# start of Material provided
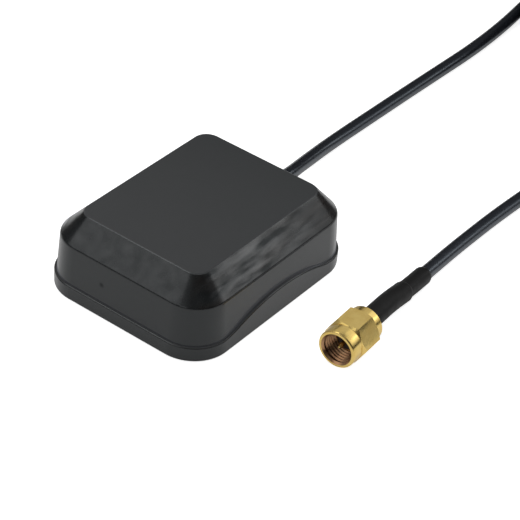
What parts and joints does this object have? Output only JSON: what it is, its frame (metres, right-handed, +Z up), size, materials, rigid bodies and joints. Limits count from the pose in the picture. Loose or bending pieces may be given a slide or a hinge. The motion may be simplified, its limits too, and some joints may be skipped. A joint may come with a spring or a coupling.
{
  "type": "gps antenna",
  "caption": "Low bevelled satellite-positioning antenna on a rubber foot, with a coaxial lead that ends in a screw-on radio plug.",
  "frame": {"origin": "middle of the housing's foot, on the surface that it stands on", "axes": "+Z up; +Y along the housing's long side, towards the end that the lead leaves; +X towards the long side that the plug lies beside"},
  "size_m": [0.0649, 0.1967, 0.0162],
  "materials": {
    "cover_plastic": "satin",
    "pad_rubber": "matte",
    "screw_steel": "satin",
    "magnet_nickel": "satin",
    "board_laminate": "satin",
    "tin_plate": "satin",
    "tape_foam": "matte",
    "ceramic": "matte",
    "silver_print": "satin",
    "chip_resin": "matte",
    "filter_lid": "satin",
    "capacitor_body": "matte",
    "cable_jacket": "satin",
    "sleeve_black": "matte",
    "tie_plastic": "matte",
    "braid_copper": "satin",
    "core_plastic": "matte",
    "copper_wire": "satin",
    "gold_plate": "polished",
    "spring_bronze": "satin",
    "silicone": "matte"
  },
  "bodies": {
    "antenna": {"amplifier_chip": "chip_resin", "antenna_lead": "cable_jacket", "base_cover": "cover_plastic", "cable_coil": "cable_jacket", "cable_grommet": "pad_rubber", "case_seal": "pad_rubber", "chip_capacitors": "capacitor_body", "circuit_board": "board_laminate", "coil_tie": "tie_plastic", "connector_lead": "cable_jacket", "contact_pin": "gold_plate", "cover_screws": "screw_steel", "crimp_ferrule": "gold_plate", "feed_pin": "tin_plate", "foot_pad": "pad_rubber", "heat_shrink_inner": "sleeve_black", "heat_shrink_outer": "sleeve_black", "lead_braid": "braid_copper", "lead_conductor": "copper_wire", "lead_core": "core_plastic", "magnet": "magnet_nickel", "patch_ceramic": "ceramic", "patch_electrode": "silver_print", "patch_tape": "tape_foam", "plug_body": "gold_plate", "plug_braid": "braid_copper", "plug_conductor": "copper_wire", "plug_core": "core_plastic", "plug_gasket": "silicone", "plug_insulator": "core_plastic", "retaining_ring": "spring_bronze", "shield_can": "tin_plate", "signal_filter": "filter_lid", "solder_joints": "tin_plate", "top_cover": "cover_plastic"},
    "nut": {"coupling_nut": "gold_plate"}
  },
  "joints": [
    {"name": "nut_spin", "type": "hinge", "parent": "antenna", "child": "nut", "pos_m": [0.03616, -0.00091, 0.004], "axis": [0.0523, -0.9986, 0], "continuous": true}
  ]
}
# end of Material provided
* _Work to complete_
Repeat the material above in full, keeping every word.

* _Correct result_
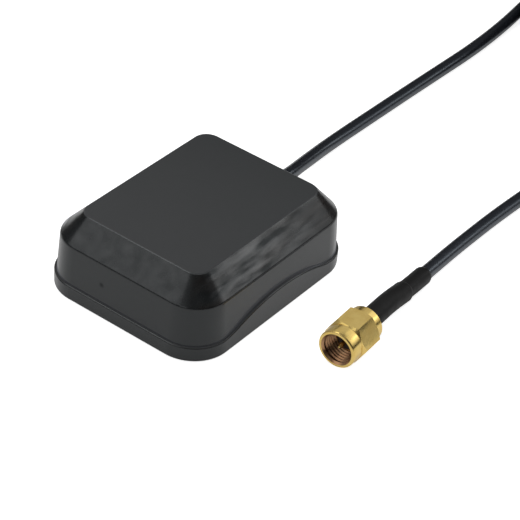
What parts and joints does this object have? Output only JSON: what it is, its frame (metres, right-handed, +Z up), size, materials, rigid bodies and joints. Limits count from the pose in the picture. Loose or bending pieces may be given a slide or a hinge. The motion may be simplified, its limits too, and some joints may be skipped. A joint may come with a spring or a coupling.
{
  "type": "gps antenna",
  "caption": "Low bevelled satellite-positioning antenna on a rubber foot, with a coaxial lead that ends in a screw-on radio plug.",
  "frame": {"origin": "middle of the housing's foot, on the surface that it stands on", "axes": "+Z up; +Y along the housing's long side, towards the end that the lead leaves; +X towards the long side that the plug lies beside"},
  "size_m": [0.0649, 0.1967, 0.0162],
  "materials": {
    "cover_plastic": "satin",
    "pad_rubber": "matte",
    "screw_steel": "satin",
    "magnet_nickel": "satin",
    "board_laminate": "satin",
    "tin_plate": "satin",
    "tape_foam": "matte",
    "ceramic": "matte",
    "silver_print": "satin",
    "chip_resin": "matte",
    "filter_lid": "satin",
    "capacitor_body": "matte",
    "cable_jacket": "satin",
    "sleeve_black": "matte",
    "tie_plastic": "matte",
    "braid_copper": "satin",
    "core_plastic": "matte",
    "copper_wire": "satin",
    "gold_plate": "polished",
    "spring_bronze": "satin",
    "silicone": "matte"
  },
  "bodies": {
    "antenna": {"amplifier_chip": "chip_resin", "antenna_lead": "cable_jacket", "base_cover": "cover_plastic", "cable_coil": "cable_jacket", "cable_grommet": "pad_rubber", "case_seal": "pad_rubber", "chip_capacitors": "capacitor_body", "circuit_board": "board_laminate", "coil_tie": "tie_plastic", "connector_lead": "cable_jacket", "contact_pin": "gold_plate", "cover_screws": "screw_steel", "crimp_ferrule": "gold_plate", "feed_pin": "tin_plate", "foot_pad": "pad_rubber", "heat_shrink_inner": "sleeve_black", "heat_shrink_outer": "sleeve_black", "lead_braid": "braid_copper", "lead_conductor": "copper_wire", "lead_core": "core_plastic", "magnet": "magnet_nickel", "patch_ceramic": "ceramic", "patch_electrode": "silver_print", "patch_tape": "tape_foam", "plug_body": "gold_plate", "plug_braid": "braid_copper", "plug_conductor": "copper_wire", "plug_core": "core_plastic", "plug_gasket": "silicone", "plug_insulator": "core_plastic", "retaining_ring": "spring_bronze", "shield_can": "tin_plate", "signal_filter": "filter_lid", "solder_joints": "tin_plate", "top_cover": "cover_plastic"},
    "nut": {"coupling_nut": "gold_plate"}
  },
  "joints": [
    {"name": "nut_spin", "type": "hinge", "parent": "antenna", "child": "nut", "pos_m": [0.03616, -0.00091, 0.004], "axis": [0.0523, -0.9986, 0], "continuous": true}
  ]
}